Start at the line containing "checks and export", stop at the line containing "nodes[node].hide_render = nodes[node].hide_viewport", and set down every line in that stretch exactly as written, and nothing else.

#### Material ####

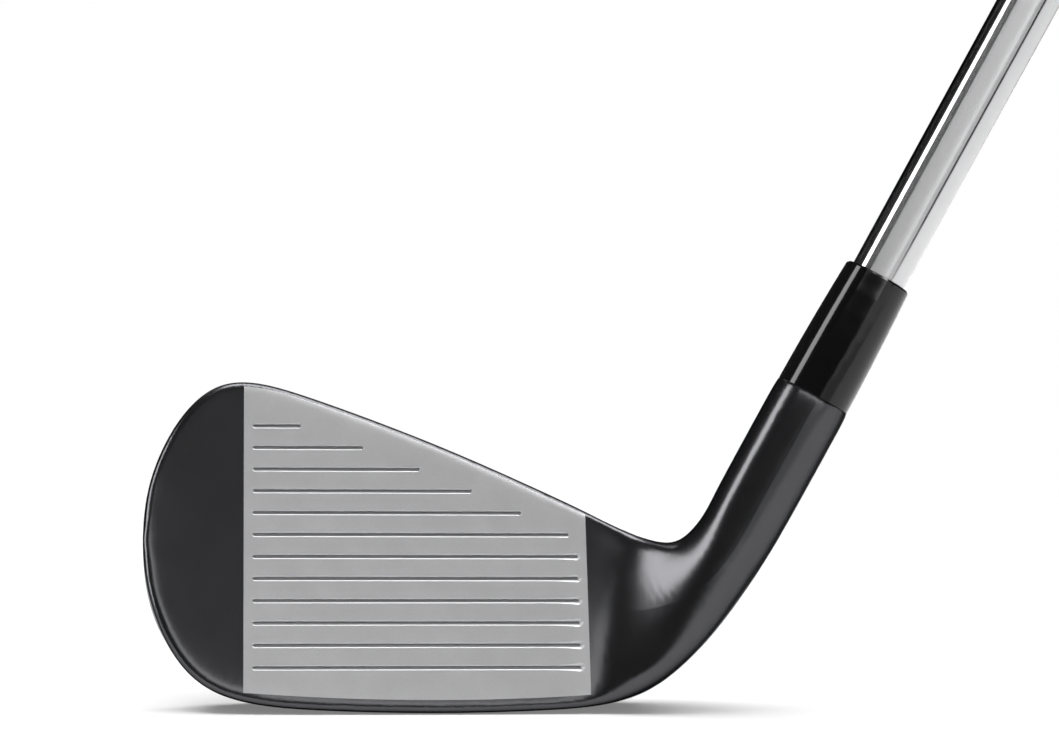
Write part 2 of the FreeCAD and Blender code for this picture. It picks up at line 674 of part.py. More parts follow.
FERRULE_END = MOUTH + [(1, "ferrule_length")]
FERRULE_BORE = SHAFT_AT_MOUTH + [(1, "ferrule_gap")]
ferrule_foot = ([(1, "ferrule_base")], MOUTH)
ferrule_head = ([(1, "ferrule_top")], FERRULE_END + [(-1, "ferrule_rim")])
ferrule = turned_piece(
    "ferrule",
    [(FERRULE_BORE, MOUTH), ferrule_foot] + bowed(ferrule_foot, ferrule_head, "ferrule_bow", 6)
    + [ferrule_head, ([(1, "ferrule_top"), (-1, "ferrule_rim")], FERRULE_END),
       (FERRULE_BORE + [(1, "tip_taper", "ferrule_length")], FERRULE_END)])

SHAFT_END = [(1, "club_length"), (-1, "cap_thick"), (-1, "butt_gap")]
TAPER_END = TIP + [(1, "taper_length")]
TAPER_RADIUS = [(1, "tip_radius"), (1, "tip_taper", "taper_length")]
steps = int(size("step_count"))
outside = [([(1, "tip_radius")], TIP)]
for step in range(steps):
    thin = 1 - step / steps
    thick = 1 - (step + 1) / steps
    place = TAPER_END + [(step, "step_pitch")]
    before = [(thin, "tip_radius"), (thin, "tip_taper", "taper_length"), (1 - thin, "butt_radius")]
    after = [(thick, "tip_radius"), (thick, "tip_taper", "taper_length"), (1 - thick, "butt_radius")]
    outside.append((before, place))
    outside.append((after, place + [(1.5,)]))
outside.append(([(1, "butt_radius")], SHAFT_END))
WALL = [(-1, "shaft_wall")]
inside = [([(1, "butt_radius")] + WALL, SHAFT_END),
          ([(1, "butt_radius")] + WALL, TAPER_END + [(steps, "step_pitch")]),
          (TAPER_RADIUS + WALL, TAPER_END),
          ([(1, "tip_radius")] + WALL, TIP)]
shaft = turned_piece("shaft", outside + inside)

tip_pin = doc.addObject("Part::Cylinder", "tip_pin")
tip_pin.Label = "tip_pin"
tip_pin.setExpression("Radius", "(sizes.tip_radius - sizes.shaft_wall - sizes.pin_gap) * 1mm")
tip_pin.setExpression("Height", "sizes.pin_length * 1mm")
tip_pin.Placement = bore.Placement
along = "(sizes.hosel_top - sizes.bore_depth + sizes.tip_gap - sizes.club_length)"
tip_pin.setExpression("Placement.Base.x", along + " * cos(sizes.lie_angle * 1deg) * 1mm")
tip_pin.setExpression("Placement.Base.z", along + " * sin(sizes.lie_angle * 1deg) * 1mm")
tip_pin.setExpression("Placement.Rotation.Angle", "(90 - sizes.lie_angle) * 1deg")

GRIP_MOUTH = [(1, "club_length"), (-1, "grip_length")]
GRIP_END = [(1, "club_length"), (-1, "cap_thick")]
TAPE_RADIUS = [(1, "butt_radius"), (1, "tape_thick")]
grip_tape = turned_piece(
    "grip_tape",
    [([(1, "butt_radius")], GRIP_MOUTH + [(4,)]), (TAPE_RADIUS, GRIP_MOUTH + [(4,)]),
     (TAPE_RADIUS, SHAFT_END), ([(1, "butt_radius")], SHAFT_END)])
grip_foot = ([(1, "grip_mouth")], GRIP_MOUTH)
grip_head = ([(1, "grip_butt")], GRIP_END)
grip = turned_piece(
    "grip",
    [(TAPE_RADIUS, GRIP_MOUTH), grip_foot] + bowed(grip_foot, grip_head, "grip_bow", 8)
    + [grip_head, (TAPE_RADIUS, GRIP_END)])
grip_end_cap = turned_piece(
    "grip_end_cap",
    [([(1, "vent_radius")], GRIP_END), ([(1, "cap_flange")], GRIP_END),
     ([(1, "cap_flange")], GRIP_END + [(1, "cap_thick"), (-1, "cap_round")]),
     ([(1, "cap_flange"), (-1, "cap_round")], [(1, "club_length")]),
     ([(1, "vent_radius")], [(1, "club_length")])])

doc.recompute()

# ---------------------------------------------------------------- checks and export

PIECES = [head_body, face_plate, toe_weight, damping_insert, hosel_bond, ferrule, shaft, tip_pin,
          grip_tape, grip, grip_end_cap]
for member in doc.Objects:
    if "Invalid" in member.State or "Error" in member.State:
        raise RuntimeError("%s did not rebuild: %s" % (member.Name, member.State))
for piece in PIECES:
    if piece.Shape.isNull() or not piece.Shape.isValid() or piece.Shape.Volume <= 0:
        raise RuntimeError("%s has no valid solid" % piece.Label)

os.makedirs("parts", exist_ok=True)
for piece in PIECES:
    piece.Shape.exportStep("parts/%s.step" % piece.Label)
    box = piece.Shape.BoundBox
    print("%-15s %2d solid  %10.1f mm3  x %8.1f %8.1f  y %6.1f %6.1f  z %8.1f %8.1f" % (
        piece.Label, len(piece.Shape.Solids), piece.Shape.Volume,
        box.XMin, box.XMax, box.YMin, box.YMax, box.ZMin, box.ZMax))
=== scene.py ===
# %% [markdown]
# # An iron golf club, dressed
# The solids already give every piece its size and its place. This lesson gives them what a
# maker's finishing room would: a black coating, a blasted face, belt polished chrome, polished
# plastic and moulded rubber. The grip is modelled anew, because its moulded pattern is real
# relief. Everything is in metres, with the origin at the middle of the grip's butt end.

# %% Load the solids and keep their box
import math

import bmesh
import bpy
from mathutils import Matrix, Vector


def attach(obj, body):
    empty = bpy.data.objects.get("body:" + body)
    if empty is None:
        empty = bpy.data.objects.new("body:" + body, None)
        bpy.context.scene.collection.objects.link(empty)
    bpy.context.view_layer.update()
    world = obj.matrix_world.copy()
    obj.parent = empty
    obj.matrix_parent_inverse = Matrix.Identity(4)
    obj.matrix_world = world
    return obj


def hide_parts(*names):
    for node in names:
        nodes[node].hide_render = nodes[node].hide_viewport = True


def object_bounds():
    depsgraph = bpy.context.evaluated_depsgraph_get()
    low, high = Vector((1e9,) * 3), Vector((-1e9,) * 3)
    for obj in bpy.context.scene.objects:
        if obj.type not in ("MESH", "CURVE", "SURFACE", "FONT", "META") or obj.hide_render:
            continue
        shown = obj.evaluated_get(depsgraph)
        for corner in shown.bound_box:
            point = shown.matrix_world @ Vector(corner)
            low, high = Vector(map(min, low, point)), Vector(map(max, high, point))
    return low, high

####

■ **Result for this exercise**
# ---------------------------------------------------------------- checks and export

PIECES = [head_body, face_plate, toe_weight, damping_insert, hosel_bond, ferrule, shaft, tip_pin,
          grip_tape, grip, grip_end_cap]
for member in doc.Objects:
    if "Invalid" in member.State or "Error" in member.State:
        raise RuntimeError("%s did not rebuild: %s" % (member.Name, member.State))
for piece in PIECES:
    if piece.Shape.isNull() or not piece.Shape.isValid() or piece.Shape.Volume <= 0:
        raise RuntimeError("%s has no valid solid" % piece.Label)

os.makedirs("parts", exist_ok=True)
for piece in PIECES:
    piece.Shape.exportStep("parts/%s.step" % piece.Label)
    box = piece.Shape.BoundBox
    print("%-15s %2d solid  %10.1f mm3  x %8.1f %8.1f  y %6.1f %6.1f  z %8.1f %8.1f" % (
        piece.Label, len(piece.Shape.Solids), piece.Shape.Volume,
        box.XMin, box.XMax, box.YMin, box.YMax, box.ZMin, box.ZMax))
=== scene.py ===
# %% [markdown]
# # An iron golf club, dressed
# The solids already give every piece its size and its place. This lesson gives them what a
# maker's finishing room would: a black coating, a blasted face, belt polished chrome, polished
# plastic and moulded rubber. The grip is modelled anew, because its moulded pattern is real
# relief. Everything is in metres, with the origin at the middle of the grip's butt end.

# %% Load the solids and keep their box
import math

import bmesh
import bpy
from mathutils import Matrix, Vector


def attach(obj, body):
    empty = bpy.data.objects.get("body:" + body)
    if empty is None:
        empty = bpy.data.objects.new("body:" + body, None)
        bpy.context.scene.collection.objects.link(empty)
    bpy.context.view_layer.update()
    world = obj.matrix_world.copy()
    obj.parent = empty
    obj.matrix_parent_inverse = Matrix.Identity(4)
    obj.matrix_world = world
    return obj


def hide_parts(*names):
    for node in names:
        nodes[node].hide_render = nodes[node].hide_viewport = True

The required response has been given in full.